┌─ Data excerpt
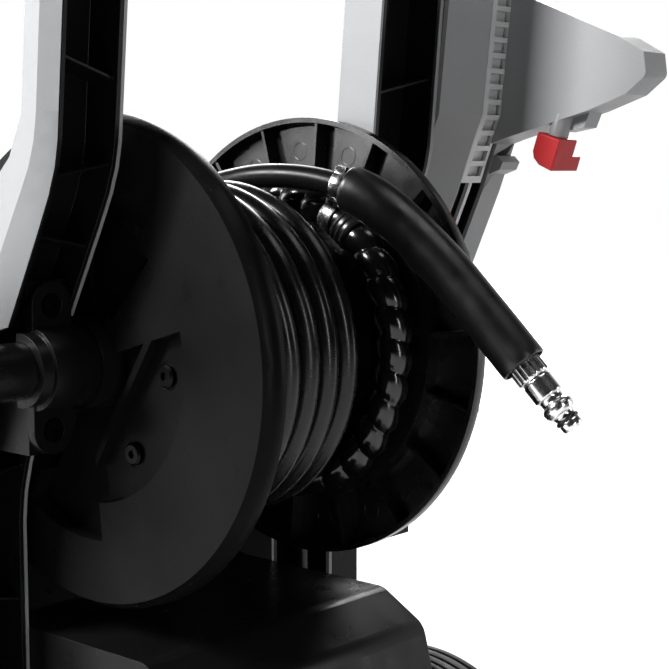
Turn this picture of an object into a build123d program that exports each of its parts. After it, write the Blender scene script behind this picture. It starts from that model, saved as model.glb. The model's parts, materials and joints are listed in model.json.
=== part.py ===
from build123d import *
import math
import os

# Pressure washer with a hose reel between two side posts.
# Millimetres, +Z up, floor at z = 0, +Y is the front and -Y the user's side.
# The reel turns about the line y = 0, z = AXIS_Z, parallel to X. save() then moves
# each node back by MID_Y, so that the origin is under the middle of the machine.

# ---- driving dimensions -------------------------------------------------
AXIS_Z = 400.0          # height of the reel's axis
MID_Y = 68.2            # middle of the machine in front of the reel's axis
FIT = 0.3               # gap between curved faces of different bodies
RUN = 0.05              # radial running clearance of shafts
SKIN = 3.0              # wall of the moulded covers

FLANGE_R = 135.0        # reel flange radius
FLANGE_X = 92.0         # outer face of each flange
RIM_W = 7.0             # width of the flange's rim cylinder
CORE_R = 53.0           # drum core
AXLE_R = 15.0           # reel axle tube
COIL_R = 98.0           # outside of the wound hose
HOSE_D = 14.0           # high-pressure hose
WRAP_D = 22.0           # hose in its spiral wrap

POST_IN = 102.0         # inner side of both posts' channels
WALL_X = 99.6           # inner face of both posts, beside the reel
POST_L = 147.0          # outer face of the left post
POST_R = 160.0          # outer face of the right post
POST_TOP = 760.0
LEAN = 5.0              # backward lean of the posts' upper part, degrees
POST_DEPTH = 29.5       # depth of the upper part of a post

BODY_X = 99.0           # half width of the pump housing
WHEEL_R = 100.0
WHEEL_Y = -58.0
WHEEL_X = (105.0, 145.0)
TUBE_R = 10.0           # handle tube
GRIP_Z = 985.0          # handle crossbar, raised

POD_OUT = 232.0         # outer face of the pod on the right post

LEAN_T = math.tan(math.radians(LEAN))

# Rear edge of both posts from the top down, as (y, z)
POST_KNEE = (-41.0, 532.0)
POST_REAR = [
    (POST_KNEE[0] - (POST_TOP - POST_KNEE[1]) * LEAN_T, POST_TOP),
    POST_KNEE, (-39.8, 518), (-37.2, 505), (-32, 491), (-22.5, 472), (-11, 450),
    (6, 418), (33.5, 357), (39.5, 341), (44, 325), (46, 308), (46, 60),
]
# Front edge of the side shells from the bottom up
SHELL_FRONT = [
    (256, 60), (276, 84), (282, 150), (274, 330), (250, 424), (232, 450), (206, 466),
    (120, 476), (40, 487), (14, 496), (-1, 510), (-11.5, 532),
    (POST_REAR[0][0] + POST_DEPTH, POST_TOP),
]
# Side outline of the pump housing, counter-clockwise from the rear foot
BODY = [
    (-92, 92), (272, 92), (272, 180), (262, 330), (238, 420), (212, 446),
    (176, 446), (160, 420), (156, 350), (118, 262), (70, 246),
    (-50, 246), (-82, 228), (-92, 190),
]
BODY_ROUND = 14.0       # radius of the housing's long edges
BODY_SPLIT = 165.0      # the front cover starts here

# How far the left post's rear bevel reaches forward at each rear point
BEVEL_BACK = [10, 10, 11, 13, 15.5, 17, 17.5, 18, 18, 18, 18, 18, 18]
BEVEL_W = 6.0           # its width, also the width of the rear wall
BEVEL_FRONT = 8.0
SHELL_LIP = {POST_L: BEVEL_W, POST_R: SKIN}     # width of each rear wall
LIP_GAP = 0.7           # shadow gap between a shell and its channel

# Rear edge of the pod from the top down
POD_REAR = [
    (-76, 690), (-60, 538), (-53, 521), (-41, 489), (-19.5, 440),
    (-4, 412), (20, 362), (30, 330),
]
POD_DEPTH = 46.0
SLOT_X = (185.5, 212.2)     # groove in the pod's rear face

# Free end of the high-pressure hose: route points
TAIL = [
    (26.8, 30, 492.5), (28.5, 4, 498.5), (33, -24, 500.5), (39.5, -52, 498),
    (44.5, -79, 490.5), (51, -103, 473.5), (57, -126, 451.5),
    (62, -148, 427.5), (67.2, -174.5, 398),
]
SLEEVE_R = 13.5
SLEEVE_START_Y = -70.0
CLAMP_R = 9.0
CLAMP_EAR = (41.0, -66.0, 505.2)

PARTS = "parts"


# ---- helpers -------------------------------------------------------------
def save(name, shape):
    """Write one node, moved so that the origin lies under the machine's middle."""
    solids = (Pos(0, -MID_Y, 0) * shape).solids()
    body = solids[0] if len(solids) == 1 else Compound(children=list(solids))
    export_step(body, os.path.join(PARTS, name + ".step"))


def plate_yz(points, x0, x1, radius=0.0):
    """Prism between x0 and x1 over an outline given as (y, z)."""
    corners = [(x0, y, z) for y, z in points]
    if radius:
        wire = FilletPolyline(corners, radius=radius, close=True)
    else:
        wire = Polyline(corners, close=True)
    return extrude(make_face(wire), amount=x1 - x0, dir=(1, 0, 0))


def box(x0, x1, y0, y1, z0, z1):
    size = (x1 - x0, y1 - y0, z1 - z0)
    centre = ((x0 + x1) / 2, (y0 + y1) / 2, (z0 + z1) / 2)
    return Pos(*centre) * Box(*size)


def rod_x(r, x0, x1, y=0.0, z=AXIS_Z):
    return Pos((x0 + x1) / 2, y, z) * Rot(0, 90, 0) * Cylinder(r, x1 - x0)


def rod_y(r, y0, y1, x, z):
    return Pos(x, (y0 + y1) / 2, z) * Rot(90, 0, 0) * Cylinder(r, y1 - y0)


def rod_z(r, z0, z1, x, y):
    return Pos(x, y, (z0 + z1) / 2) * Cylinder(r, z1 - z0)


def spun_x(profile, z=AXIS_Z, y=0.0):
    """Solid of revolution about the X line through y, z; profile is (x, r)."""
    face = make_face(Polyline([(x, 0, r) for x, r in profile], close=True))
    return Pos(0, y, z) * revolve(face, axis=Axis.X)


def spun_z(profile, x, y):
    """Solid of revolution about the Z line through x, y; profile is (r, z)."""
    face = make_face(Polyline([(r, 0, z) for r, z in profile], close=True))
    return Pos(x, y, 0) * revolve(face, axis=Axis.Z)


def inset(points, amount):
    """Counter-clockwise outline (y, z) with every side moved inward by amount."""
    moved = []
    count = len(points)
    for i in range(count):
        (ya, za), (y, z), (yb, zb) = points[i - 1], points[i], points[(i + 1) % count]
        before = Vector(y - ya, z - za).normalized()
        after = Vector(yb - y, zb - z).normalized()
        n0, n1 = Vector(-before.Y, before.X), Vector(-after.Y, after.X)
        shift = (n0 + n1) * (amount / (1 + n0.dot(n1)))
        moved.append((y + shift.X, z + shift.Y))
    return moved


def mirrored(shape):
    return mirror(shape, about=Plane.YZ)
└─
Scan the data above; copy every line where "starts" appears.

Turn this picture of an object into a build123d program that exports each of its parts. After it, write the Blender scene script behind this picture. It starts from that model, saved as model.glb. The model's parts, materials and joints are listed in model.json.
BODY_SPLIT = 165.0      # the front cover starts here